The desires of a person’s heart placed in the hands of God is the safest place they can be. 

3. Ask why you want to be married?

Selfishness is the thief of love, God love. If marriage is a means to fit in, fill a void, forgo lonliness, or deal with lust-those are the wrong motives. 

Marriage amplifies who a person is. Any issues hidden come bubbling up. What if that spouse get’s disfigured, can not meet physical needs, gets an illness…what then? What if for better or worse becomes the worse? If the objective is not to unselfishly love and honor someone for life, well relational breakdown occurs. 

4. Pray

There are people who say pray for your future spouse. I am not opposed to this. I truly think some of the greatest prayers are below…

Lord help me to find contentment in you alone. 

Lord purify my heart and help me to walk in purity. 

Lord show me how to love like you. 

Lord prepare me for what you have for me. 

Lord help me to guard my heart. 

Lord help me to steward others hearts well. 

Lord give me wisdom and increased discernment. 

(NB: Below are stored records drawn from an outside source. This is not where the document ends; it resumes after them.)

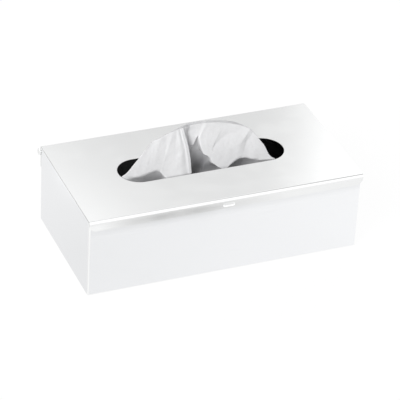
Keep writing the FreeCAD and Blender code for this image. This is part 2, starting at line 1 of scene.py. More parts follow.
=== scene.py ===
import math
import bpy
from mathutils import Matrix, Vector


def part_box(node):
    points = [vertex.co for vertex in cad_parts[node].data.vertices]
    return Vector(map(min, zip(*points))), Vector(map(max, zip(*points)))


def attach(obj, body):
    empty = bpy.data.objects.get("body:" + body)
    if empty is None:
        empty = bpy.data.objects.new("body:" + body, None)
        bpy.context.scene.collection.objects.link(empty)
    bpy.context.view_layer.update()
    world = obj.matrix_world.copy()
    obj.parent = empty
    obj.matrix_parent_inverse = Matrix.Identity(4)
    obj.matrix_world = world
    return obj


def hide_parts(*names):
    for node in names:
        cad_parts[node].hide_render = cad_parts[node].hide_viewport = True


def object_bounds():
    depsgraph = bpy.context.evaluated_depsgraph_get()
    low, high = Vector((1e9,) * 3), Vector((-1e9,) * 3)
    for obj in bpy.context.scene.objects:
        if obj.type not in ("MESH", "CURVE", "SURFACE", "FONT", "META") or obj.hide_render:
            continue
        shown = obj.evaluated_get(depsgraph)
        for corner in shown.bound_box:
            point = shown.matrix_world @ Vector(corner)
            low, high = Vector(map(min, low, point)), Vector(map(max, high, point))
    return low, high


bl_info = {
    "name": "Tissue dispenser dressing",
    "version": (1, 0, 0),
    "blender": (4, 5, 0),
    "location": "3D View > Sidebar > Dispenser",
    "description": "Finishes for a folded steel tissue dispenser, its tissues and a studio",
    "category": "Object",
}

import bmesh
import bpy
import numpy as np
from bpy.props import FloatProperty, FloatVectorProperty, IntProperty, PointerProperty
from mathutils import Quaternion, Vector, noise

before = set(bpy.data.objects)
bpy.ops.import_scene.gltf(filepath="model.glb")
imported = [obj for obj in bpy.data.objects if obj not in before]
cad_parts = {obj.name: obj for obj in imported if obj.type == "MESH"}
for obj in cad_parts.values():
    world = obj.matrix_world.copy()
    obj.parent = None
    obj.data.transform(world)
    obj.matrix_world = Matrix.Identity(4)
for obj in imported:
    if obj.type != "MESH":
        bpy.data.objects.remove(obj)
CAD_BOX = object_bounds()

MM = 0.001
SHEET = 1.0 * MM  # thickness of the folded steel
UNDER_SKIN = 0.6 * SHEET  # a face that lies deeper in than this belongs to the inside
STRAP_SHEET = 1.2 * MM  # thickness of the hinge strap
FLOOR_BEND = 1.4 * MM  # outside radius where the box's walls meet its floor
LIP_BEND = 2.4 * MM  # outside radius where the lid turns down into its lip
BOX_LOW, BOX_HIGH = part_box("box_body")
LID_LOW, LID_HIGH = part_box("lid")
PILE_LOW, PILE_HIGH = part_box("tissue_pile")
TISSUE_LOW, TISSUE_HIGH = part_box("pulled_tissue")
STRAP_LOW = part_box("hinge_strap")[0]


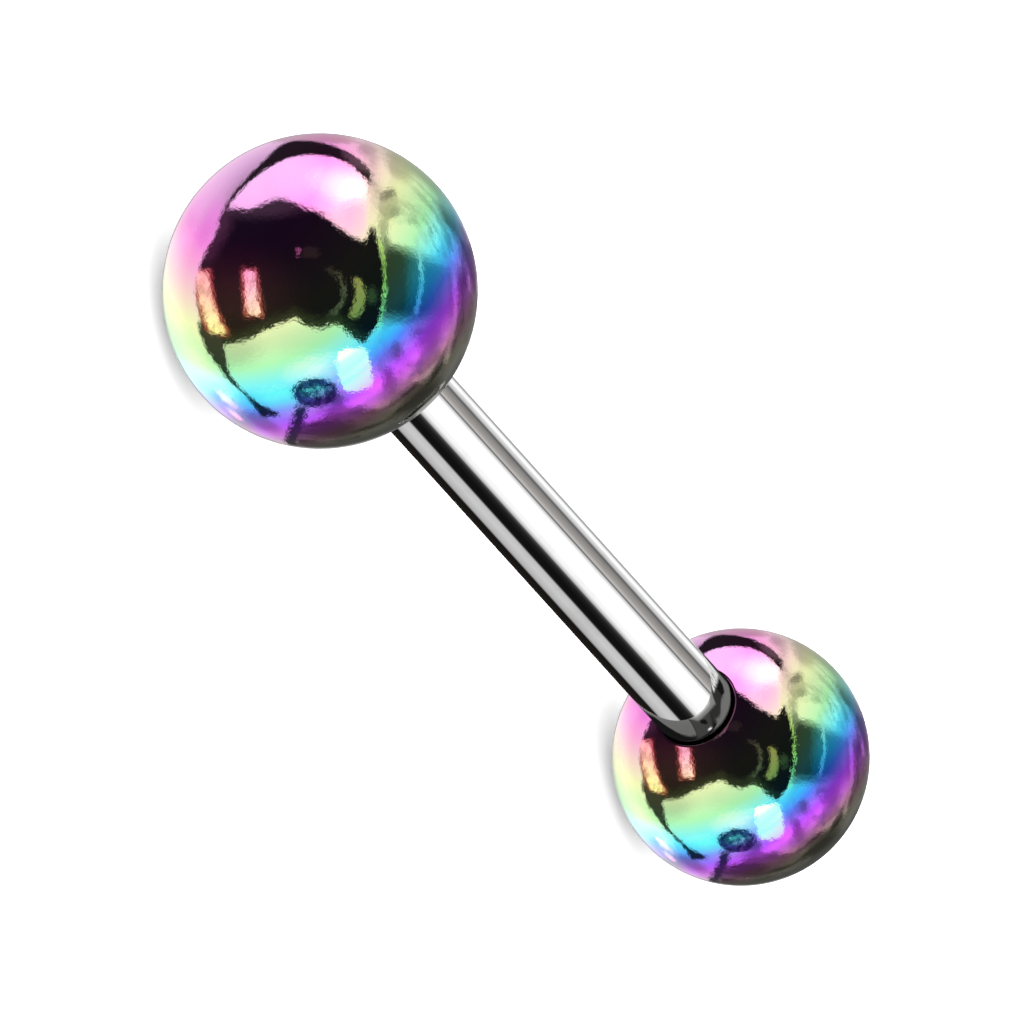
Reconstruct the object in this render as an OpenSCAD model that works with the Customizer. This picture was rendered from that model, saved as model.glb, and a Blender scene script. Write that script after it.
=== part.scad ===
// Straight barbell for a piercing: a steel bar with a coated ball screwed on each end.
// It lies on the surface z = 0 on its two balls, the large one towards -X. As the balls differ in
// size, the bar leans down a little towards +X.

/* [Bar] */
// Diameter of the bar (14 gauge is 1.6)
bar_d = 1.6; // [1.4:0.1:2]
// Length of bar between the faces of the two balls
wear_len = 16; // [8:1:30]
// How far the straight wall stops short of each ball's face, where the bar rounds off to a dome
stand_off = 0.12; // [0.05:0.01:0.2]

/* [Balls] */
// Diameter of the ball towards -X
large_d = 6; // [4:0.5:8]
// Diameter of the ball towards +X
small_d = 5; // [4:0.5:8]
// Gap between the bar's dome and the cup that it sits in
seat_gap = 0.05; // [0.04:0.01:0.08]
// Width of the bevel around the mouth of the cup
bevel = 0.04; // [0.02:0.01:0.06]

/* [Thread] */
// Outer diameter of the threaded studs
thread_d = 1.2; // [1:0.1:1.2]
// Distance from one thread to the next
pitch = 0.25; // [0.2:0.05:0.3]
// Number of threads on each stud
turns = 8; // [6:1:9]
// Gap between the stud and its hole
thread_gap = 0.05; // [0.03:0.01:0.08]

/* [Hidden] */
$fn = 96;

bar_r = bar_d / 2;
large_r = large_d / 2;
small_r = small_d / 2;
thread_r = thread_d / 2;

// A thread's depth, and the flat on its crest and root, as shares of its pitch
thread_depth = 0.6 * pitch;
thread_flat = 0.125 * pitch;
tip_chamfer = 0.15;
hole_spare = 0.25;

// Places along the bar's own axis, counted from the centre of the large ball
spacing = large_r + wear_len + small_r;
wall_start = large_r + stand_off;
wall_end = spacing - small_r - stand_off;
dome_depth = sqrt(bar_r ^ 2 - thread_r ^ 2);
stud_len = turns * pitch + tip_chamfer;
stud_reach = dome_depth + stud_len;

// How the barbell lies: both balls touch z = 0, and its box is centred on the origin
lean = asin((large_r - small_r) / spacing);
large_x = (large_r - small_r - spacing * cos(lean)) / 2;

// From the bar's own axis, which is Z, to the lying barbell
module lying() {
    translate([large_x, 0, large_r]) rotate([0, 90 + lean, 0]) children();
}

// One stud's outline beside the axis: ring-shaped threads, then a chamfered tip
module stud_outline() {
    root_r = thread_r - thread_depth;
    rise = pitch / 2 - thread_flat;
    threads = [
        for (i = [0 : turns - 1])
        each [
            [thread_r, i * pitch + thread_flat],
            [root_r, i * pitch + thread_flat + rise],
            [root_r, i * pitch + 2 * thread_flat + rise],
            [thread_r, (i + 1) * pitch]
        ]
    ];
    polygon(concat(
        [[0, -dome_depth / 2], [thread_r, -dome_depth / 2]],
        threads,
        [[thread_r - tip_chamfer, stud_len], [0, stud_len]]
    ));
}

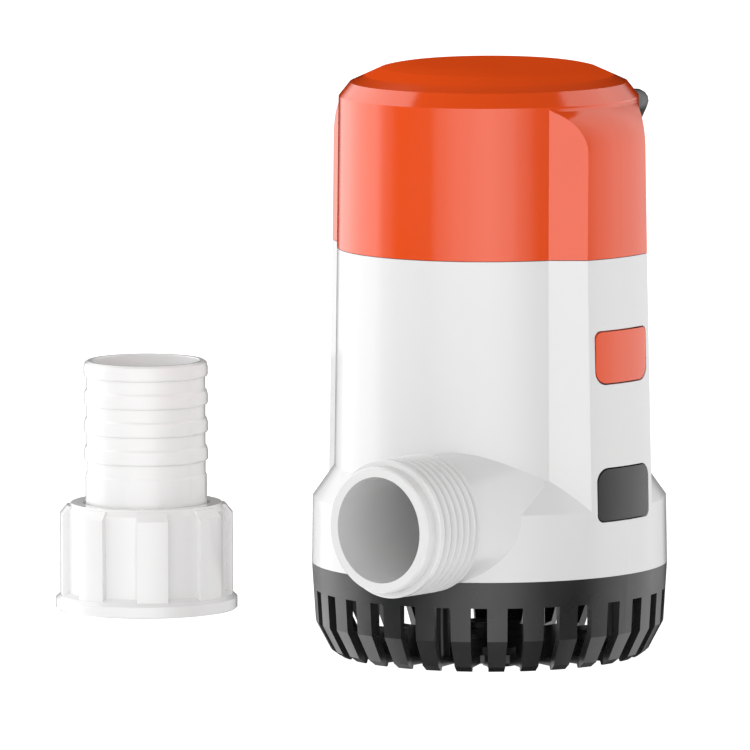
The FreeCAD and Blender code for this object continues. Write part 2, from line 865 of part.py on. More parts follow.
def seals_and_dampers():
    flange_top = S.seam_height + S.seam_gap + S.flange_thickness
    torus("casing_oring", S.oring_circle_radius, S.oring_radius, S.oring_height)
    torus("cap_oring", S.cap_oring_circle_radius, S.oring_radius, flange_top + S.oring_radius + 0.05)
    turned("lower_damper", [
        (S.damper_inner_radius, S.casing_floor),
        (S.casing_bore_radius, S.casing_floor),
        (S.casing_bore_radius, S.can_bottom + 4),
        (S.can_radius + 0.05, S.can_bottom + 4),
        (S.can_radius + 0.05, S.can_bottom),
        (S.damper_inner_radius, S.can_bottom),
    ])
    turned("upper_damper", ring(S.can_radius + 0.05, S.casing_bore_radius,
                                S.upper_damper_bottom, S.upper_damper_top))
    turned("shaft_seal", [
        (S.shaft_radius + S.running_clearance, S.casing_bottom + 2.6),
        (S.shaft_radius + 1.6, S.casing_bottom + 0.2),
        (S.seal_radius, S.casing_bottom + 0.2),
        (S.seal_radius, S.casing_bottom + 4.95),
        (S.shaft_radius + 1.2, S.casing_bottom + 4.95),
        (S.shaft_radius + S.running_clearance, S.casing_bottom + 3.4),
    ])


# ---------------------------------------------------------------- motor


def motor_can():
    body = new_body("motor_can")
    turn(body, [
        (S.shaft_radius + 0.8, S.can_bottom),
        (S.can_radius, S.can_bottom),
        (S.can_radius, S.can_top),
        (S.can_radius - S.can_wall, S.can_top),
        (S.can_radius - S.can_wall, S.can_bottom + S.can_wall),
        (S.can_hub_radius, S.can_bottom + S.can_wall),
        (S.can_hub_radius, S.can_hub_top),
        (S.bush_radius, S.can_hub_top),
        (S.bush_radius, S.can_bottom + S.can_wall),
        (S.shaft_radius + 0.8, S.can_bottom + S.can_wall),
    ])
    places = circle_places(S.can_hub_radius + 6, 0, 2)
    sink(body, [Round(x, y, S.screw_pilot_radius) for x, y in places], S.can_bottom + 3, 4)
    vents = [Round(x, y, 2.0) for x, y in circle_places(16.0, 90, 2)]
    sink(body, vents, S.can_bottom + 3, 4)
    return body


def motor_screws():
    places = circle_places(S.can_hub_radius + 6, 0, 2)
    return screw_set("motor_screws", places, head_bottom=S.casing_bottom + 0.6, head_height=2.0,
                     head_radius=2.7, shank_radius=1.25, length=6.8)


def bush(label, bottom):
    return turned(label, ring(S.shaft_radius + S.running_clearance, S.bush_radius, bottom,
                              bottom + S.bush_length))


def magnet(label, side):
    """One arc magnet, 140 degrees about the X axis."""
    body = new_body(label, 0.0 if side > 0 else 180.0)
    reach = math.radians(70)
    cos, sin = math.cos(reach), math.sin(reach)
    inner, outer = S.magnet_inner_radius, S.magnet_outer_radius
    raise_up(body, [[
        (inner * cos, -inner * sin),
        (outer * cos, -outer * sin, outer),
        (outer, 0, outer),
        (outer * cos, outer * sin),
        (inner * cos, inner * sin, -inner),
        (inner, 0, -inner),
    ]], S.core_bottom - 2, S.core_top - S.core_bottom + 4)
    return body


def end_bell():
    body = new_body("end_bell")
    foot = S.can_top
    top = S.can_top + S.end_bell_thickness
    rim = S.can_radius - S.can_wall - 0.1
    turn(body, [
        (S.bush_radius, foot + 0.1),
        (rim - 1.9, foot + 0.1),
        (rim - 1.9, foot - 2),
        (rim, foot - 2),
        (rim, foot + 0.1),
        (S.can_radius, foot + 0.1),
        (S.can_radius, top),
        (S.bush_radius, top),
    ])
    for side in (1, -1):
        holder_start = S.commutator_radius + 1.5
        holder_end = holder_start + S.brush_length + 2
        half = S.brush_width / 2 + 1.4
        raise_up(body, [block(-half, side * holder_start, half, side * holder_end)],
                 S.commutator_bottom, foot + 1 - S.commutator_bottom)
        channel_half = S.brush_width / 2 + 0.08
        channel = block(-channel_half, side * (holder_start - 1), channel_half,
                        side * (holder_end + 1))
        sink(body, [channel], brush_bottom() + S.brush_thickness + 0.08,
             S.brush_thickness + 0.16)
    return body


def brush_bottom():
    middle = (S.commutator_bottom + S.commutator_top) / 2
    return middle - S.brush_thickness / 2


def brush(label, side):
    body = new_body(label)
    start = side * (S.commutator_radius - 0.5)
    end = side * (S.commutator_radius + S.brush_length)
    half = S.brush_width / 2
    raise_up(body, [block(-half, start, half, end)], brush_bottom(), S.brush_thickness)
    turn(body, ring(0.5, S.commutator_radius + 0.05, S.commutator_bottom - 2,
                    S.commutator_top + 2), cut=True)
    return body


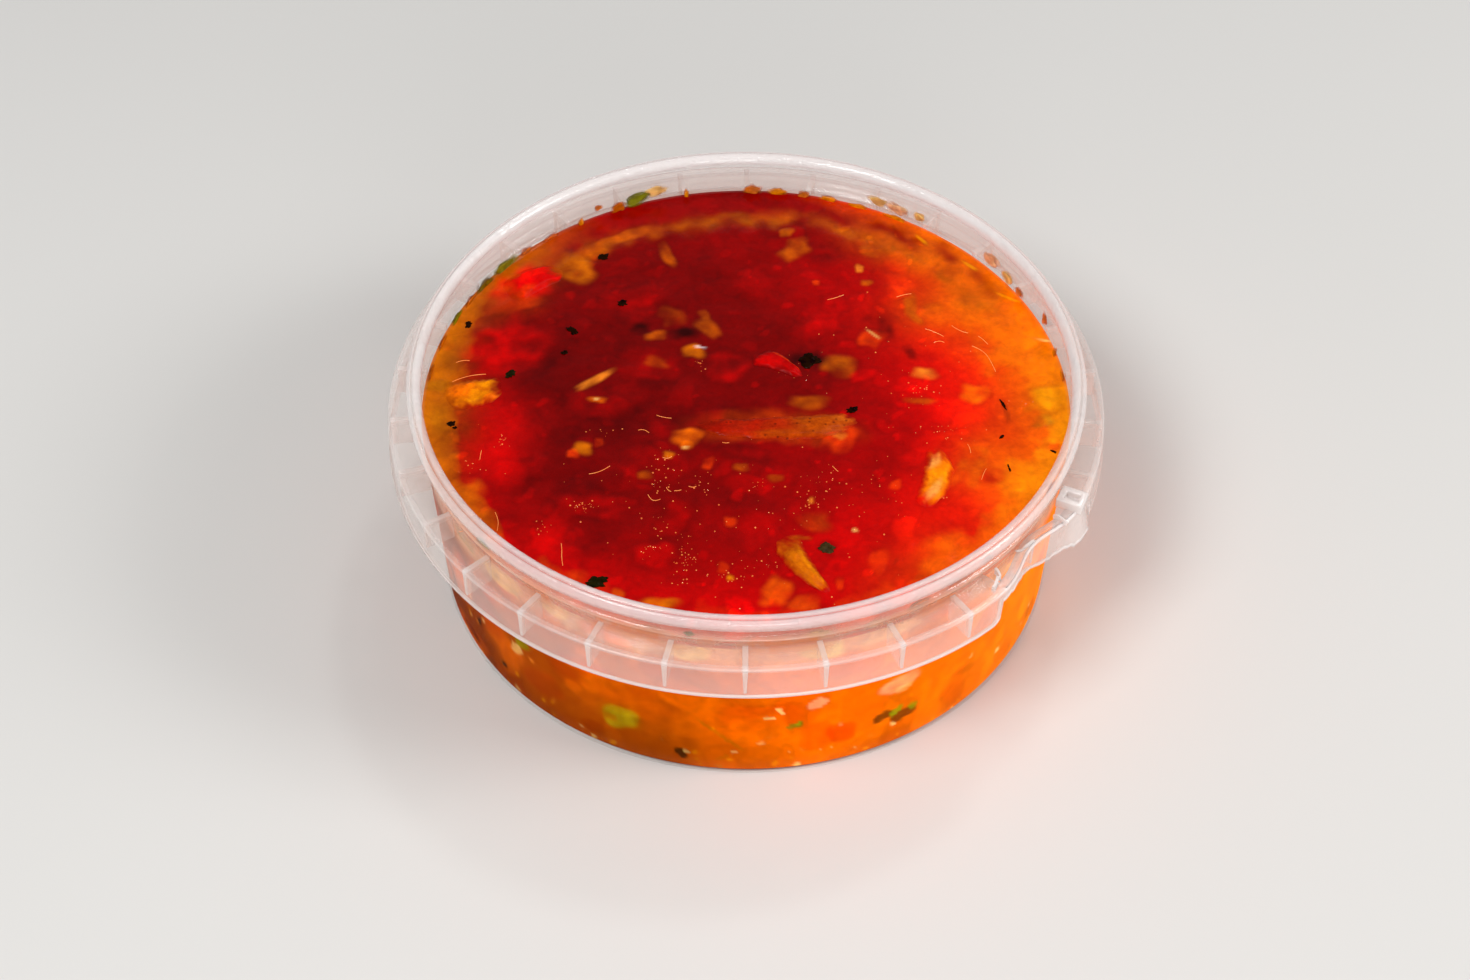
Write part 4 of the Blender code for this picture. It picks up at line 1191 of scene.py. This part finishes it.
# Large cut pieces in the surface. Each spot is u and v from -1 to 1, length, width, turn, shade, strength.
slabs = {
    "paleStrip": {
        "node": "pale_strip", "slot": "pale_pepper",
        "place": (4.9, -6.4), "size": (25.6, 6.4), "turn": 2.0, "taper": -0.35, "bend": 0.3,
        "shade": "rust", "wet": 0.16, "grain": 0.16, "speckle": 0.6, "fibre": 0.0, "slant": 1.6,
        "spots": (
            (-1.0, 0.0, 0.7, 2.2, 0, "red", 0.75),
            (-0.45, 0.1, 0.6, 1.8, 0, "mid", 0.5),
            (-0.1, 0.3, 0.5, 1.2, 0, "mid", 0.3),
            (0.65, 0.2, 0.8, 1.5, 0, "tan", 0.75),
            (0.2, -0.6, 0.9, 0.5, 0, "tan", 0.45),
            (0.9, 0.6, 0.3, 0.5, 0, "paleTan", 0.25),
        ),
    },
    "onionSlab": {
        "node": "onion_slab", "slot": "onion",
        "place": (30.6, -17.8), "size": (13.6, 5.2), "turn": 76.0, "taper": -0.15, "bend": 0.8,
        "shade": "orange", "wet": 0.60, "grain": 0.08, "speckle": 0.0, "fibre": 0.05, "slant": 0.7,
        "spots": (
            (0.0, 0.0, 1.8, 1.5, 0, "gold", 0.45),
            (0.55, 0.4, 0.5, 0.8, 20, "cream", 0.3),
            (-0.1, 0.2, 0.5, 0.8, 0, "gold", 0.4),
            (-0.5, 0.0, 0.5, 1.0, 40, "cream", 0.3),
            (0.15, -0.6, 0.9, 0.5, 0, "gold", 0.5),
        ),
    },
    "pepperSliver": {
        "node": "pepper_sliver", "slot": "green_pepper",
        "place": (9.2, -37.0), "size": (13.2, 5.4), "turn": -58.0, "taper": 0.55, "bend": 0.5,
        "shade": "yellow", "wet": 0.45, "grain": 0.10, "speckle": 0.1, "fibre": 0.08, "slant": 0.0,
        "spots": (
            (-0.85, 0.0, 0.5, 2.0, 0, "tan", 0.8),
            (0.1, 0.55, 1.3, 0.5, 0, "gold", 0.35),
            (-0.2, -0.6, 1.0, 0.5, 0, "tan", 0.6),
            (0.6, 0.1, 0.5, 1.0, 0, "amber", 0.5),
        ),
    },
    "yellowChunk": {
        "node": "yellow_chunk", "slot": "yellow_pepper",
        "place": (-45.4, 1.2), "size": (9.6, 7.6), "turn": 14.0, "taper": 0.2, "bend": 0.5,
        "shade": "yellow", "wet": 0.50, "grain": 0.12, "speckle": 0.0, "fibre": 0.15, "slant": 0.5,
        "spots": (
            (-0.5, 0.3, 0.8, 0.9, 0, "orange", 0.6),
            (0.5, 0.5, 0.7, 0.5, 20, "gold", 0.6),
            (0.1, -0.2, 0.5, 0.6, 50, "gold", 0.5),
            (0.6, -0.6, 0.6, 0.5, 0, "orange", 0.6),
            (0.0, -0.6, 0.6, 0.4, 0, "gold", 0.5),
        ),
    },
    "tomatoChunk": {
        "node": "tomato_chunk", "slot": "tomato",
        "place": (-37.3, 29.0), "size": (11.0, 7.0), "turn": 38.0, "taper": 0.25, "bend": -0.6,
        "shade": "bright", "wet": 0.45, "grain": 0.08, "speckle": 0.0, "fibre": 0.10, "slant": 0.0,
        "spots": (
            (0.2, 0.4, 1.2, 0.6, 0, "scarlet", 0.4),
            (-0.5, -0.5, 0.7, 0.6, 20, "orangeRed", 0.5),
            (-0.8, 0.2, 0.4, 1.2, 0, "rust", 0.4),
        ),
    },
    "redWedge": {
        "node": "red_wedge", "slot": "red_pepper",
        "place": (5.6, 8.5), "size": (9.2, 5.6), "turn": -34.0, "taper": 0.6, "bend": -0.5,
        "shade": "mid", "wet": 0.30, "grain": 0.08, "speckle": 0.0, "fibre": 0.1, "slant": 0.0,
        "spots": (
            (0.2, 0.72, 1.7, 0.2, 0, "orangeRed", 0.9),
            (-0.3, -0.2, 1.0, 1.2, 0, "bright", 0.5),
            (0.3, -0.6, 0.8, 0.5, 0, "red", 0.5),
        ),
    },
}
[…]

Lord fill all the voids with you. 

Lord heal my soul. 

Lord protect me from the wrong choices. 

Lord hold my heart and do not let me give it to the wrong person. 

Lord prepare the person you have for me. Cause our paths to cross at the perfect time. 

Lord help me to find my identity in you. 

Lord strengthen me where I am weak.


Final thoughts…

People are getting married later in life. I hear from ladies that Christian men do not pursue them. I hear from Christian guys they are clueless how to date or have been repeadily rejected. So this leaves an interesting dynamic for those desiring children. Some opt for online dating. I have seen this work out great for many and not so great for a few. Some pray and hope God sends someone. Some give up all together. 

I will say that God is good and withholds nothing good. God’s timing is not always ours. Yet I have seen over and over the faithfulness of God. May knowing God be the aim. Those who seek first the Kingdom will gain so much more. The greatest gift is God! 

Praying for you! God wants His very best for you, for all of us.